On his way from his garden, he heard screams of agony inside his neighbour’s house. There was fire engulfing the house; surrounding it were soldiers watching their handiwork with cold, hard eyes.

He had a dreadful premonition that his house—and with it his life and that of his family—were next.

Suddenly, there was a shout from a voice he recognised as one of his children’s from a nearby bush.

Stealthily, he moved towards the direction of the voice and found his family whimpering with fear under some shrubs.

He cannot recall where he got the strength, but he somehow gathered his family and crept away from the macabre scene, into the unknown, leaving behind everything they knew and had.

Displaced: Lyness Stefano and her baby at the refugee camp in Mwanza
Displaced: Lyness Stefano and her baby at the refugee camp in Mwanza

That is how 50-year-old Mumderanji Juao Mesinjala and his family fled his ancestral land at Ndande, north of Tete in Mozambique where a civil war is raging although the government in Maputo continues to downplay its gravity, especially on its civilian population.

Today, the father of eight has clocked 10 days at Kapise Refugee Camp, some 20 kilometres (km) north—west of Mwanza Boma, where he is recuperating alongside family members after running away from atrocities in his home country.

The year 2016 will ever remain etched in Mesinjala’s mind.
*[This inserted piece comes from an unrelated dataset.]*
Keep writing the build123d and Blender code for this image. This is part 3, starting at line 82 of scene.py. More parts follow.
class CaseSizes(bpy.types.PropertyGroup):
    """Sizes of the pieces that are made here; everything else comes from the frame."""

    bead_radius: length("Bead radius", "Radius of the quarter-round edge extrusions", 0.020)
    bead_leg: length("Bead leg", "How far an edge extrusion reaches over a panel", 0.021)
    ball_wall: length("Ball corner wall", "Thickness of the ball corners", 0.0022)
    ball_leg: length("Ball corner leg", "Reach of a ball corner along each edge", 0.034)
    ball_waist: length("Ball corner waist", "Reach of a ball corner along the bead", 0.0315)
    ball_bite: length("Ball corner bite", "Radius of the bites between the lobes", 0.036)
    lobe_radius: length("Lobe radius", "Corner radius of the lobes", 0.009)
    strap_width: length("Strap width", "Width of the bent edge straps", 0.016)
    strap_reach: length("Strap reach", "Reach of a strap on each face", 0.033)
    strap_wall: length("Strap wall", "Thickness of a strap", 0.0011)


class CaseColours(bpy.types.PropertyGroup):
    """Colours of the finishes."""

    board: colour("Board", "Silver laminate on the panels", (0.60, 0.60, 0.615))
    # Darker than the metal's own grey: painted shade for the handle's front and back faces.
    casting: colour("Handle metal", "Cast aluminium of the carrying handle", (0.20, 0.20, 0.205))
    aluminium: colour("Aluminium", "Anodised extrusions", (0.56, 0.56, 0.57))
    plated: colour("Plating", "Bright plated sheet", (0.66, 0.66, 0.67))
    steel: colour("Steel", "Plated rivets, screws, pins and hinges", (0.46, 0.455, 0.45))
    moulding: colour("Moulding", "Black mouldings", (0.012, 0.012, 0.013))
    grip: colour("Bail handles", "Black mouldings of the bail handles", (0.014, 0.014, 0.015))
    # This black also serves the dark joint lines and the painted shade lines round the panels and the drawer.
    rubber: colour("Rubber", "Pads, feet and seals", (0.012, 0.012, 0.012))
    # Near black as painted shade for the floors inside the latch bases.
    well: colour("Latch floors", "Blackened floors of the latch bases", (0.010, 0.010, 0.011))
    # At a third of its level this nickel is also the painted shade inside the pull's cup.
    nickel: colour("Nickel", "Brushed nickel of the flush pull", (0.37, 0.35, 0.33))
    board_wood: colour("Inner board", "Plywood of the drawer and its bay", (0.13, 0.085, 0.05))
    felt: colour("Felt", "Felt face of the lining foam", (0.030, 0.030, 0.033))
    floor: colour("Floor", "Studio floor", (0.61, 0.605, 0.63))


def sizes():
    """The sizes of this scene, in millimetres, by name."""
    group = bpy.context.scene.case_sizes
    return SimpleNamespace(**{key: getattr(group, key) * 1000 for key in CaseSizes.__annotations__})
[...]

First, he lost his neighbours in a ghastly manner through the fire and then left all the property he had accumulated over the years to violent political conflicts.

Conflicts in Mozambique’s western Tete province between the governing Mozambique Liberation Front (Frelimo) and the Mozambique National Resistance (Renamo) militias of long-time opposition leader Alfonso Dhlakama, has displaced tens of thousands of people since last year.
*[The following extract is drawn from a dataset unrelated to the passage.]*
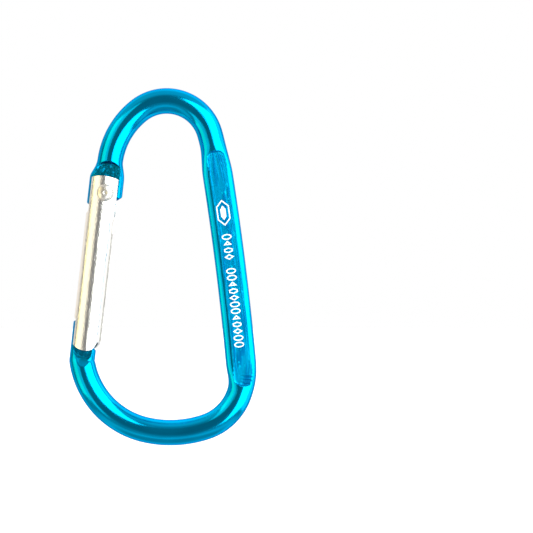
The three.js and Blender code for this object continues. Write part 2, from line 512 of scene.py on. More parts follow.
@dataclass(frozen=True)
class SatinAluminium:
    """Natural aluminium sheet, brushed lengthwise before it was rolled, with handling marks."""

    lean: float
    colour: Triple = (0.87, 0.86, 0.83)
    stained: Triple = (0.7, 0.67, 0.6)
    roughness: float = 0.07
    uneven: float = 0.05
    stain: float = 0.3
    brush_scale: Triple = (5.0, 5.0, 0.14)
    broad_scale: Triple = (1.4, 1.4, 0.08)
    speck_scale: Triple = (3.0, 3.0, 2.2)
    brush_height: float = 0.9
    speck_height: float = 3.2
    relief: float = 0.02

    def build(self) -> bpy.types.Material:
        """Makes the material.

        Returns:
            The material; its brushing runs along the leaning gate.
        """
        material, graph = new_material("satin_aluminium")
        place = graph.node("ShaderNodeTexCoord").outputs["Object"]
        along = graph.node("ShaderNodeMapping", {"Vector": place, "Rotation": (0, -self.lean, 0)}).outputs[0]
        brushed = graph.noise(along, self.brush_scale, 5.0)
        broad = graph.noise(along, self.broad_scale)
        specks = graph.noise(along, self.speck_scale, 5.0)
        stains = broad.ramp(0.45, 0.7) * self.stain + specks.ramp(0.6, 0.72) * self.stain
        height = brushed * self.brush_height + specks * self.speck_height
        values = {
            "Base Color": graph.blend(stains, self.colour, self.stained),
            "Metallic": 1.0,
            "Roughness": self.roughness + brushed * self.uneven + specks * self.uneven,
            "Normal": graph.bump(height, self.relief),
        }
        surface(graph, values)
        return material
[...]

The mineral-rich Tete province is said to be Renamo’s stronghold and the asylum seekers claim the atrocities on civilians are being perpetrated by government forces.
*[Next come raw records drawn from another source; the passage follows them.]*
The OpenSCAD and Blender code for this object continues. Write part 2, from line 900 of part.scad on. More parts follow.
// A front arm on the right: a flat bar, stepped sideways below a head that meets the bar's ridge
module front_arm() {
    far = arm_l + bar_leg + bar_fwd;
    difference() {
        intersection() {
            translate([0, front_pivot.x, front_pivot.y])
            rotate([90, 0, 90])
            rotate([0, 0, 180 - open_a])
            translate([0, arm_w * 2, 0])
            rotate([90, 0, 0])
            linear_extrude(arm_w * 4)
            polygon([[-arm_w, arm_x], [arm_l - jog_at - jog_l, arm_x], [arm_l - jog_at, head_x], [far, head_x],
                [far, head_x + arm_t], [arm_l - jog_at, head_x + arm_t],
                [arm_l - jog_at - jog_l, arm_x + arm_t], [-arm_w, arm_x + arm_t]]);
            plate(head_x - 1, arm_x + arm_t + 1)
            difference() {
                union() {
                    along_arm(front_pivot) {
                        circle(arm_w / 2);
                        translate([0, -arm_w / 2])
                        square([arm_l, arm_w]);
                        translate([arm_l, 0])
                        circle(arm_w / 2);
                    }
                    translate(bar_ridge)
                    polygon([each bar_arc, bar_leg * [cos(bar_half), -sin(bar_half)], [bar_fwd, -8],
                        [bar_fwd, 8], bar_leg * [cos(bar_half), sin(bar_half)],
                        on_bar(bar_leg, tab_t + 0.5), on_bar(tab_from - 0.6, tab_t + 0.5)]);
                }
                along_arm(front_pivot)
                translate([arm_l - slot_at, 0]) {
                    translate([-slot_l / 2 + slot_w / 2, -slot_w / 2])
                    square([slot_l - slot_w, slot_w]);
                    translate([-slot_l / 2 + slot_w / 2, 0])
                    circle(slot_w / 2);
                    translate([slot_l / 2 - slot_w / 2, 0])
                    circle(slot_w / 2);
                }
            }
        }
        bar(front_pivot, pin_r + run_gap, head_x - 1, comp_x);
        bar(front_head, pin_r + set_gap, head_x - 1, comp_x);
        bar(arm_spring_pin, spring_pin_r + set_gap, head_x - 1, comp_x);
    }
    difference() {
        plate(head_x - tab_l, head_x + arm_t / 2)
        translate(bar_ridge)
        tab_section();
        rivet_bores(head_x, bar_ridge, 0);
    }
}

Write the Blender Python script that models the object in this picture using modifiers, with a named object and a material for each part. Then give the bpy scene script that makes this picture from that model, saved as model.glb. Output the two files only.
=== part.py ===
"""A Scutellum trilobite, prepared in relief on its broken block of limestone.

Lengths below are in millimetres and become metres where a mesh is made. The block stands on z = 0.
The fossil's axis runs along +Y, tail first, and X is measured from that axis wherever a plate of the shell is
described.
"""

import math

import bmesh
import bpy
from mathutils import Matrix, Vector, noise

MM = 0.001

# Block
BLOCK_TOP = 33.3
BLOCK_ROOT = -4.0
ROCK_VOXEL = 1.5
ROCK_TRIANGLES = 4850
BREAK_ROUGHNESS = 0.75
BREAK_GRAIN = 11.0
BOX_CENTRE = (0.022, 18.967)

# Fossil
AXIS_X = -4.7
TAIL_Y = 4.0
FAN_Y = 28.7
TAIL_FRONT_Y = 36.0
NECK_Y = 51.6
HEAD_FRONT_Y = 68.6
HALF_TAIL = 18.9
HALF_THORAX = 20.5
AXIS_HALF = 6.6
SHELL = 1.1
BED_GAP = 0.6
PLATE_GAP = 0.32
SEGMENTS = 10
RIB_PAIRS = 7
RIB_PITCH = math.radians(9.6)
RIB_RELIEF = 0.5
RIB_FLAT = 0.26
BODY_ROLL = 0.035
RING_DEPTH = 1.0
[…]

The number of refugees trudging into Kapise Camp continues to rise daily. The people are fleeing from Zobue and Moatize regions, particularly in districts around Nkondedzi, Ndande and Mojo.

This development is raising concerns of a new refugee crisis in Malawi having previously hosted over a million other Mozambicans at Luwani Camp in Neno during the 16-year-old civil war which ended in 1992 following a ceasefire.

New arrivals waiting for registration at Kapise Refugee Camp
New arrivals waiting for registration at Kapise Refugee Camp

Malawi is also already hosting some 25 000 refugees at Dzaleka Camp in Dowa who fled conflicts and hunger in the Great Lakes Region and beyond, notably Burundi, Rwanda, Ethiopia, Somalia and DR Congo.

Before embarking on his imprecise flight to Malawi, says Mesinjala, he was a respected farmer with property.

Today, the robust and once affluent farmer is a mere number among 11 274 as of yesterday, and rising, asylum seekers at Kapise Refugee Settlement Camp in a life-threatening situation.

He relives his last moments before escaping to Malawi as the most tragic of his half-century old life.

“That day will forever live with me. I saw death coming; I imagined my children and wife being killed mercilessly. But perhaps it was not just our time to die,” lamented Mesinjala in an interview with The Nation last weekend.

At that moment, Mesinjala explained, he did not know and still does not remember how he pulled himself together to hurriedly whisk them away.

“We never looked back afterwards. That was our survival because the next thing, from a distance, we saw our house on fire,” recalled Mesinjala who, among other assets, lost goats and pigs.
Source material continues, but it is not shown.